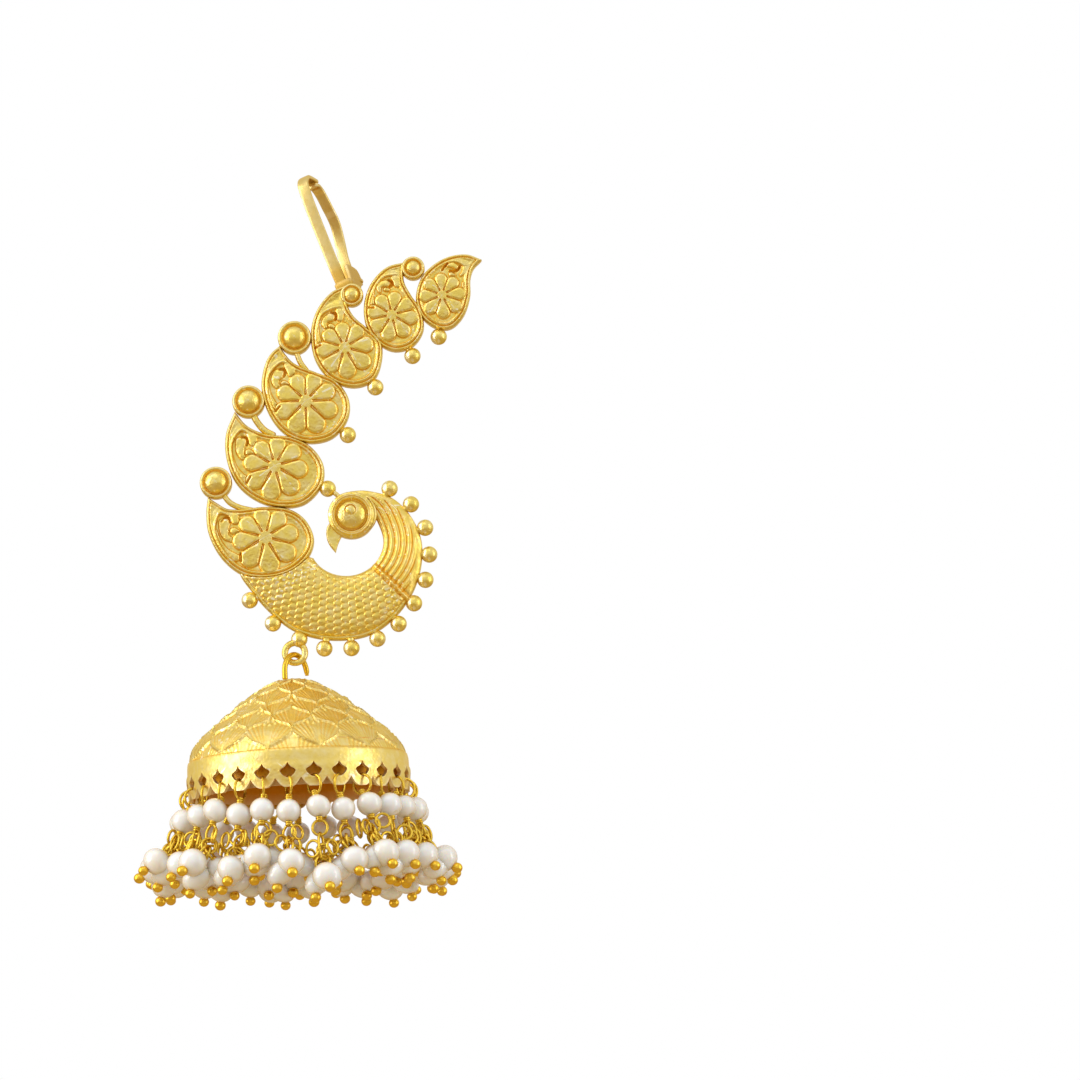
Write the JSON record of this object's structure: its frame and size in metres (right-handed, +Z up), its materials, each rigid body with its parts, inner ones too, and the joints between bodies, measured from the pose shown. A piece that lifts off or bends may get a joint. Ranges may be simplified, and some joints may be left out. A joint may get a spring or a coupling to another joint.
{
  "type": "ear cuff with a bell drop",
  "caption": "Gold ear cuff of cast paisley leaves and a peacock that follows the ear, with a lever clasp, an ear post and a hanging domed bell fringed with pearls.",
  "frame": {"origin": "foot of the ear post, on the flat back of the frame behind the peacock", "axes": "+Z up along the ear, front of the ornament faces -Y, +X to the right seen from the front"},
  "size_m": [0.0449, 0.0434, 0.0997],
  "materials": {
    "gold_cast": "satin yellow gold plating on cast brass",
    "gold_pressed": "satin yellow gold plating on pressed sheet, browner inside",
    "gold_wire": "brighter drawn wire, gold plated",
    "pearl": "white imitation pearl with a cream sheen"
  },
  "bodies": {
    "cuff": {"cuff_frame": "gold_cast", "ear_post": "gold_cast"},
    "lever": {"clasp_lever": "gold_cast"},
    "bell": {"bell_dome": "gold_pressed", "bell_hook": "gold_wire", "pearl_strand_01": "pearl", "pearl_strand_02": "pearl", "pearl_strand_03": "pearl", "pearl_strand_04": "pearl", "pearl_strand_05": "pearl", "pearl_strand_06": "pearl", "pearl_strand_07": "pearl", "pearl_strand_08": "pearl", "pearl_strand_09": "pearl", "pearl_strand_10": "pearl", "pearl_strand_11": "pearl", "pearl_strand_12": "pearl", "pearl_strand_13": "pearl", "pearl_strand_14": "pearl", "pearl_strand_15": "pearl", "pearl_strand_16": "pearl", "pearl_strand_17": "pearl", "pearl_strand_18": "pearl", "pearl_strand_19": "pearl", "pearl_strand_20": "pearl", "pearl_strand_21": "pearl", "pearl_strand_22": "pearl", "pearl_strand_23": "pearl", "pearl_strand_24": "pearl", "pearl_strand_25": "pearl", "pearl_strand_26": "pearl", "pearl_strand_27": "pearl"}
  },
  "joints": [
    {"name": "clasp_open", "type": "hinge", "parent": "cuff", "child": "lever", "pos_m": [0.00726, 0.00483, 0.04145], "axis": [-0.8956, 0.2588, -0.3618], "range_deg": [0, 60]},
    {"name": "bell_swing", "type": "hinge", "parent": "cuff", "child": "bell", "pos_m": [-0.00015, -0.0011, -0.01051], "axis": [1, 0, 0], "range_deg": [-30, 30]}
  ]
}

•••••

■ Request:
Restate every line of the data word for word.

■ Finished task:
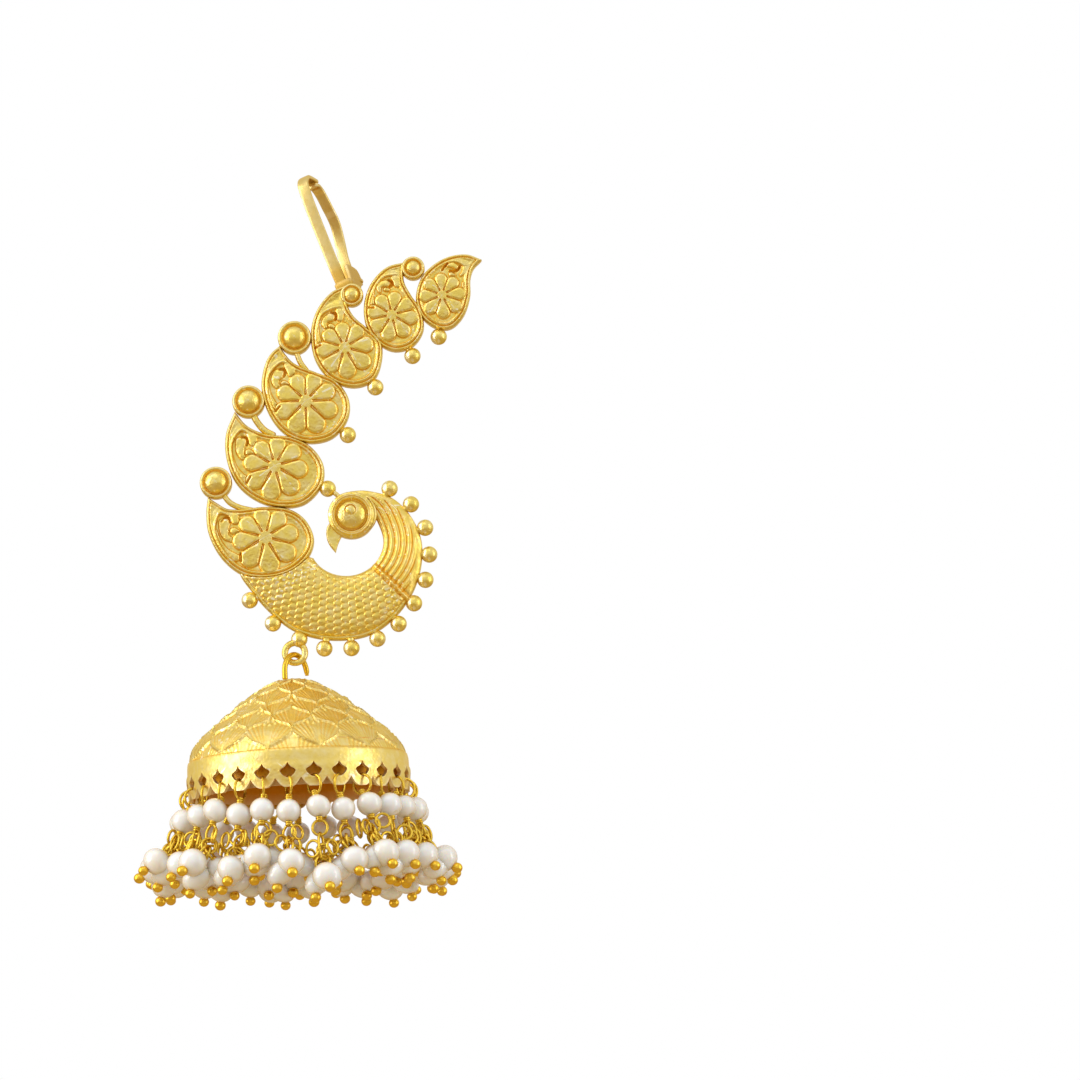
Write the JSON record of this object's structure: its frame and size in metres (right-handed, +Z up), its materials, each rigid body with its parts, inner ones too, and the joints between bodies, measured from the pose shown. A piece that lifts off or bends may get a joint. Ranges may be simplified, and some joints may be left out. A joint may get a spring or a coupling to another joint.
{
  "type": "ear cuff with a bell drop",
  "caption": "Gold ear cuff of cast paisley leaves and a peacock that follows the ear, with a lever clasp, an ear post and a hanging domed bell fringed with pearls.",
  "frame": {"origin": "foot of the ear post, on the flat back of the frame behind the peacock", "axes": "+Z up along the ear, front of the ornament faces -Y, +X to the right seen from the front"},
  "size_m": [0.0449, 0.0434, 0.0997],
  "materials": {
    "gold_cast": "satin yellow gold plating on cast brass",
    "gold_pressed": "satin yellow gold plating on pressed sheet, browner inside",
    "gold_wire": "brighter drawn wire, gold plated",
    "pearl": "white imitation pearl with a cream sheen"
  },
  "bodies": {
    "cuff": {"cuff_frame": "gold_cast", "ear_post": "gold_cast"},
    "lever": {"clasp_lever": "gold_cast"},
    "bell": {"bell_dome": "gold_pressed", "bell_hook": "gold_wire", "pearl_strand_01": "pearl", "pearl_strand_02": "pearl", "pearl_strand_03": "pearl", "pearl_strand_04": "pearl", "pearl_strand_05": "pearl", "pearl_strand_06": "pearl", "pearl_strand_07": "pearl", "pearl_strand_08": "pearl", "pearl_strand_09": "pearl", "pearl_strand_10": "pearl", "pearl_strand_11": "pearl", "pearl_strand_12": "pearl", "pearl_strand_13": "pearl", "pearl_strand_14": "pearl", "pearl_strand_15": "pearl", "pearl_strand_16": "pearl", "pearl_strand_17": "pearl", "pearl_strand_18": "pearl", "pearl_strand_19": "pearl", "pearl_strand_20": "pearl", "pearl_strand_21": "pearl", "pearl_strand_22": "pearl", "pearl_strand_23": "pearl", "pearl_strand_24": "pearl", "pearl_strand_25": "pearl", "pearl_strand_26": "pearl", "pearl_strand_27": "pearl"}
  },
  "joints": [
    {"name": "clasp_open", "type": "hinge", "parent": "cuff", "child": "lever", "pos_m": [0.00726, 0.00483, 0.04145], "axis": [-0.8956, 0.2588, -0.3618], "range_deg": [0, 60]},
    {"name": "bell_swing", "type": "hinge", "parent": "cuff", "child": "bell", "pos_m": [-0.00015, -0.0011, -0.01051], "axis": [1, 0, 0], "range_deg": [-30, 30]}
  ]
}